> **Aim**
Copy exactly, please, the lines of the data from its start through the line containing "LIFT_WAVES = (69.5, -22.6, 4.9, 11.0)".

> **Source data**
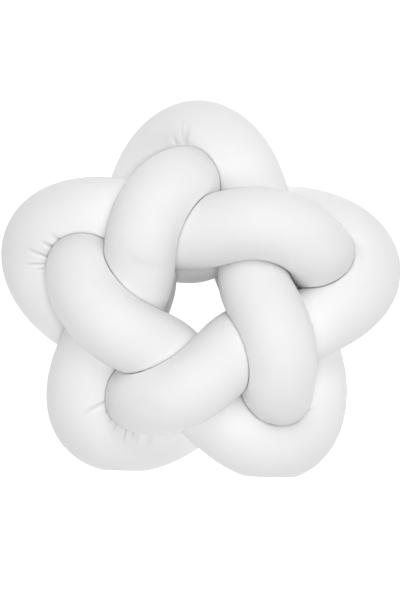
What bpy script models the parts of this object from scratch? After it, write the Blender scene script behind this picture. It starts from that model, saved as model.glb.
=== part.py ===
"""Knot cushion: one long stuffed tube of knitted cloth laid in a five-lobed interlaced knot.

The cushion lies on its back on the ground plane, its face up. Lengths are in millimetres and
bearings in degrees clockwise from the top lobe, seen from above, until the mesh is made.
"""

import math

import bmesh
import bpy
import numpy as np

MM = 0.001

# The tube
TUBE_RADIUS = 41.5        # stuffed tube where nothing presses on it
SPREAD = 0.16             # share of a squeezed ring's lost area that widens the rest of it
CREASE_ROUNDING = 12.0    # how softly a free side turns into a pressed one
PRESSED_GAP = 2.2         # left between two pressed turns of the tube
OWN_REACH = 100.0         # nearer along the tube than this, two places don't press on each other

# How finely the tube is drawn
RINGS = 270
SIDES = 18
PRESS_POINTS = 900        # places along the middle line that press on the rings
FINE_STEPS = 6000         # steps used to measure along the middle line

# The regular knot: five equal runs, each from one lobe over the face to a tip and back to the
# next lobe. Every size is a wave along the run, 0 at the lobe and a half at the tip.
LOBES = 5
RUN_TURN = 288.0                               # bearing from one lobe of the tube to the next
OUT_MEAN = 127.7
OUT_WAVES = (17.4, 47.4, 15.1, -4.9)           # cosine waves of the distance from the middle
TURN_WAVES = (12.4, -15.9, 2.3)                # sine waves of the bearing
LIFT_WAVES = (69.5, -22.6, 4.9, 11.0)          # sine waves of the height over the middle plane

# What the hand-laid knot does differently at the four places of each run
#    lobe           strand over    tip            tail behind
#                   the face
#    out   turn     out   turn     out   turn     out   turn
FOLDS = (
    ( -5.5, -1.3,    -5.1,  4.1,     8.2, -5.2,     1.2,  0.3),  # top lobe to the lower right tip
    (  1.0,  0.6,     0.7, -3.4,    15.7, -0.7,     1.5, -6.1),  # left lobe to the right tip
    ( -4.3,  1.6,     0.4, -5.2,    -3.8, -4.7,    -1.9, -5.2),  # lower left lobe to the top tip
    (  0.5,  2.1,     3.1, -5.5,     1.6, -1.2,    -8.8, -2.5),  # lower right lobe to the left tip
    (  1.9,  5.7,     1.1, -3.7,    -6.4, -4.5,    -1.5, -3.4),  # right lobe to the lower left tip
)
PLACES = 4                # places in a run, a quarter of it apart

# Where the soft cushion has flattened
BACK_DEPTH = -123.0       # the plane it lies on, under the knot's middle plane
FEET_REACH = 209.2        # the plane its two lower lobes have stood on, from the knot's middle
FEET_LEAN = 2.0           # degrees by which that plane rises to the left

CLOTH_COLOUR = (0.83, 0.83, 0.82, 1.0)
CLOTH_ROUGHNESS = 0.9


def clear_scene():
    """Start from an empty file."""
    for obj in list(bpy.data.objects):
        bpy.data.objects.remove(obj, do_unlink=True)


def waves(run, sizes, shape):
    """Add up waves that go once, twice, three times ... along a run."""
    total = np.zeros_like(run)
    for count, size in enumerate(sizes, start=1):
        total += size * shape(2.0 * math.pi * count * run)
    return total


def fold_offsets(run):
    """Blend the fold table along the tube, each place fading out over a quarter of a run."""
    table = np.array(FOLDS, float).reshape(LOBES * PLACES, 2)
    place = np.arange(LOBES * PLACES) / PLACES
    away = (run[:, None] - place + LOBES / 2) % LOBES - LOBES / 2
    near = np.clip(np.abs(away) * PLACES, 0.0, 1.0)
    return (0.5 + 0.5 * np.cos(math.pi * near)) @ table


def middle_line(run):
    """Give the points of the tube's middle line; a run counts from 0 to 5 around the knot."""
    offset = fold_offsets(run)
    out = OUT_MEAN + waves(run, OUT_WAVES, np.cos) + offset[:, 0]
    bearing = np.radians(RUN_TURN * run + waves(run, TURN_WAVES, np.sin) + offset[:, 1])
    lift = waves(run, LIFT_WAVES, np.sin)
    return np.stack([out * np.sin(bearing), out * np.cos(bearing), lift], axis=1)


def even_stations(count):
    """Space stations evenly along the tube; give their points and the tube's whole length."""
    run = np.linspace(0.0, LOBES, FINE_STEPS + 1)
    steps = np.linalg.norm(np.diff(middle_line(run), axis=0), axis=1)
    along = np.concatenate([[0.0], np.cumsum(steps)])
    wanted = np.arange(count) * along[-1] / count
    return middle_line(np.interp(wanted, along, run)), along[-1]


def untwisted_frames(points):
    """Carry a pair of cross directions along the closed line so that the rings don't twist."""
    count = len(points)
    ahead = np.roll(points, -1, axis=0) - np.roll(points, 1, axis=0)
    ahead /= np.linalg.norm(ahead, axis=1)[:, None]
    side = np.zeros_like(points)
    current = np.cross(ahead[0], (0.0, 0.0, 1.0))
    for index in range(count + 1):
        direction = ahead[index % count]
        current = current - direction * current.dot(direction)
        current /= np.linalg.norm(current)
        if index < count:
            side[index] = current
    up = np.cross(ahead, side)
    left_over = math.atan2(current.dot(up[0]), current.dot(side[0]))
    turn = -left_over * np.arange(count)[:, None] / count
    return side * np.cos(turn) + up * np.sin(turn), up * np.cos(turn) - side * np.sin(turn)


def pressed_limits(points, length, rays):
    """Find how far each ray runs before it meets the turn of the tube that presses on it.

    Two turns share the room between their middle lines evenly, so a ray ends where the other
    middle line is as far off as its own, less the gap.
    """
    pressing, _ = even_stations(PRESS_POINTS)
    own = np.arange(len(points)) * length / len(points)
    other = np.arange(PRESS_POINTS) * length / PRESS_POINTS
    apart = np.abs(own[:, None] - other)
    apart = np.minimum(apart, length - apart)
    limits = np.full(rays.shape[:2], np.inf)
    for index, ring_rays in enumerate(rays):
        away = pressing[apart[index] > OWN_REACH] - points[index]
        square = (away ** 2).sum(axis=1)
        facing = ring_rays @ away.T + PRESSED_GAP
        reach = (square - PRESSED_GAP ** 2) / (2.0 * np.maximum(facing, 1.0))
        limits[index] = np.where(facing > 1.0, reach, np.inf).min(axis=1)
    return limits


def soft_least(free, pressed):
    """Take the lesser of two lengths and round the corner where they cross."""
    near = np.clip(1.0 - np.abs(free - pressed) / CREASE_ROUNDING, 0.0, 1.0)
    return np.minimum(free, pressed) - near ** 2 * CREASE_ROUNDING / 4.0


def smoothed_around(values, passes):
    """Even a closed row of values out along the tube."""
    for _ in range(passes):
        values = 0.5 * values + 0.25 * (np.roll(values, 1) + np.roll(values, -1))
    return values


def tube_points():
    """Give the skin's points as rings by sides, flattened on the back and on the two feet."""
    points, length = even_stations(RINGS)
    side, up = untwisted_frames(points)
    angle = np.arange(SIDES) * 2.0 * math.pi / SIDES
    rays = side[:, None] * np.cos(angle)[:, None] + up[:, None] * np.sin(angle)[:, None]
    limits = pressed_limits(points, length, rays)
    free = np.full(RINGS, TUBE_RADIUS)
    kept = (soft_least(TUBE_RADIUS, limits) ** 2).mean(axis=1) / TUBE_RADIUS ** 2
    free = free * (1.0 + SPREAD * smoothed_around(1.0 - kept, 12))
    skin = points[:, None] + rays * soft_least(free[:, None], limits)[..., None]
    skin[..., 2] = np.maximum(skin[..., 2], BACK_DEPTH)
    lean = math.radians(FEET_LEAN)
    outward = np.array([-math.sin(lean), -math.cos(lean), 0.0])
    past = np.maximum(skin @ outward - FEET_REACH, 0.0)
    return skin - past[..., None] * outward


def cloth_material():
    """Make the white knitted cloth."""
    material = bpy.data.materials.new("white_jersey")
    material.use_nodes = True
    shader = material.node_tree.nodes["Principled BSDF"]
    shader.inputs["Base Color"].default_value = CLOTH_COLOUR
    shader.inputs["Roughness"].default_value = CLOTH_ROUGHNESS
    return material


def build_tube(collection):
    """Loft the tube through its rings and join the last ring to the first."""
    skin = tube_points()
    low = skin.min(axis=(0, 1))
    high = skin.max(axis=(0, 1))
    origin = np.array([(low[0] + high[0]) / 2.0, (low[1] + high[1]) / 2.0, low[2]])
    skin = (skin - origin) * MM
    body = bmesh.new()
    rings = [[body.verts.new(point) for point in ring] for ring in skin]
    for index, ring in enumerate(rings):
        following = rings[(index + 1) % RINGS]
        for corner in range(SIDES):
            after = (corner + 1) % SIDES
            body.faces.new((ring[corner], ring[after], following[after], following[corner]))
    bmesh.ops.recalc_face_normals(body, faces=body.faces)
    mesh = bpy.data.meshes.new("knot_tube")
    body.to_mesh(mesh)
    body.free()
    mesh.shade_smooth()
    mesh.materials.append(cloth_material())
    tube = bpy.data.objects.new("knot_tube", mesh)
    collection.objects.link(tube)
    return tube


def main():
    """Build the cushion in a collection of its own."""
    clear_scene()
    collection = bpy.data.collections.new("knot_cushion")
    bpy.context.scene.collection.children.link(collection)
    build_tube(collection)


main()
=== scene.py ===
"""Knot cushion: the dressed model of one stuffed jersey tube laid in a five-lobed interlaced knot.

The cushion lies on its back in the frame's own place, its face up. Lengths are in millimetres and
bearings in degrees clockwise from the top lobe, seen from above, until a mesh is made.
"""

import logging
import math
from dataclasses import dataclass, field
from enum import Enum

import bpy
import numpy as np
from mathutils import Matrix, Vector


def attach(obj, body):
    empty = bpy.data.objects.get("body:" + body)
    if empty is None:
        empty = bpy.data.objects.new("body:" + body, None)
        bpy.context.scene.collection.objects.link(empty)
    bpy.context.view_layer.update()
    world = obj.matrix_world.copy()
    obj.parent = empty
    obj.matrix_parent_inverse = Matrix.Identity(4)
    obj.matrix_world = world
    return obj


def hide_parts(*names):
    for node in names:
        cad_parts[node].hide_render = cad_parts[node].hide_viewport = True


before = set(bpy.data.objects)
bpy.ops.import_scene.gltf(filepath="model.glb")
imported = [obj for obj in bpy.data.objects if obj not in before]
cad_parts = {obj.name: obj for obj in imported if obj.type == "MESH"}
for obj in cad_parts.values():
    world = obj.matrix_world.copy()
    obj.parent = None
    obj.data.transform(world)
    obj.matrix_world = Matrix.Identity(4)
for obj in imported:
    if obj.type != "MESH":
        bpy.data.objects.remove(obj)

LOG = logging.getLogger("knot_cushion")
MM = 0.001
TUBE_NODE = "knot_tube"
PAINTED_CREASE_SHADE = "painted_crease_shade"   # the mesh's point attribute that says how much painted shade a crease takes, by how deep it is
FULL_CIRCLE = 360.0             # degrees

# The places of a colour Mix node's sockets
MIX_SHARE, MIX_FIRST, MIX_SECOND = 0, 6, 7
MIX_RESULT = 2


class Pull(Enum):
    """How the cloth gives along a crease: it sinks into a trough or stands in a ridge."""

    TROUGH = -1.0
    RIDGE = 1.0


def unit(vectors: np.ndarray) -> np.ndarray:
    """Scale vectors to length one.

    Args:
        vectors: Any array whose last axis holds x, y and z.

    Returns:
        The same vectors, each divided by its own length.
    """
    return vectors / np.linalg.norm(vectors, axis=-1, keepdims=True)


def linear(hex_colour: str) -> tuple[float, float, float, float]:
    """Turn an sRGB hex colour into the linear colour that a shader takes.

    A channel up to 0.04045 is divided by 12.92. Above that, 0.055 is added, the sum is divided
    by 1.055 and the result is raised to the power 2.4.

    Args:
        hex_colour: A hash and six hex digits, red first.

    Returns:
        Red, green, blue and an alpha of one.
    """
    digits = hex_colour.lstrip("#")
    channels = [int(digits[place:place + 2], 16) / 255.0 for place in (0, 2, 4)]
    red, green, blue = (c / 12.92 if c <= 0.04045 else ((c + 0.055) / 1.055) ** 2.4 for c in channels)
    return red, green, blue, 1.0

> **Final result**
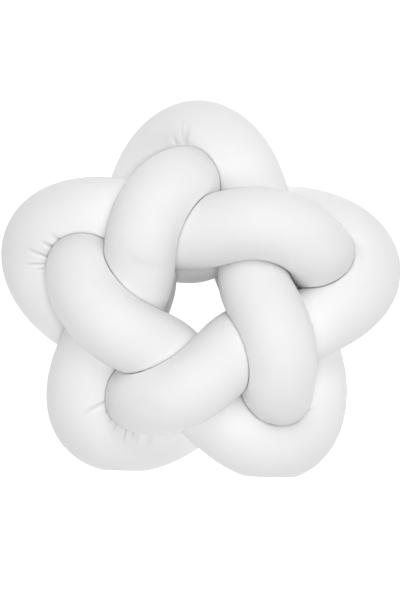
What bpy script models the parts of this object from scratch? After it, write the Blender scene script behind this picture. It starts from that model, saved as model.glb.
=== part.py ===
"""Knot cushion: one long stuffed tube of knitted cloth laid in a five-lobed interlaced knot.

The cushion lies on its back on the ground plane, its face up. Lengths are in millimetres and
bearings in degrees clockwise from the top lobe, seen from above, until the mesh is made.
"""

import math

import bmesh
import bpy
import numpy as np

MM = 0.001

# The tube
TUBE_RADIUS = 41.5        # stuffed tube where nothing presses on it
SPREAD = 0.16             # share of a squeezed ring's lost area that widens the rest of it
CREASE_ROUNDING = 12.0    # how softly a free side turns into a pressed one
PRESSED_GAP = 2.2         # left between two pressed turns of the tube
OWN_REACH = 100.0         # nearer along the tube than this, two places don't press on each other

# How finely the tube is drawn
RINGS = 270
SIDES = 18
PRESS_POINTS = 900        # places along the middle line that press on the rings
FINE_STEPS = 6000         # steps used to measure along the middle line

# The regular knot: five equal runs, each from one lobe over the face to a tip and back to the
# next lobe. Every size is a wave along the run, 0 at the lobe and a half at the tip.
LOBES = 5
RUN_TURN = 288.0                               # bearing from one lobe of the tube to the next
OUT_MEAN = 127.7
OUT_WAVES = (17.4, 47.4, 15.1, -4.9)           # cosine waves of the distance from the middle
TURN_WAVES = (12.4, -15.9, 2.3)                # sine waves of the bearing
LIFT_WAVES = (69.5, -22.6, 4.9, 11.0)          # sine waves of the height over the middle plane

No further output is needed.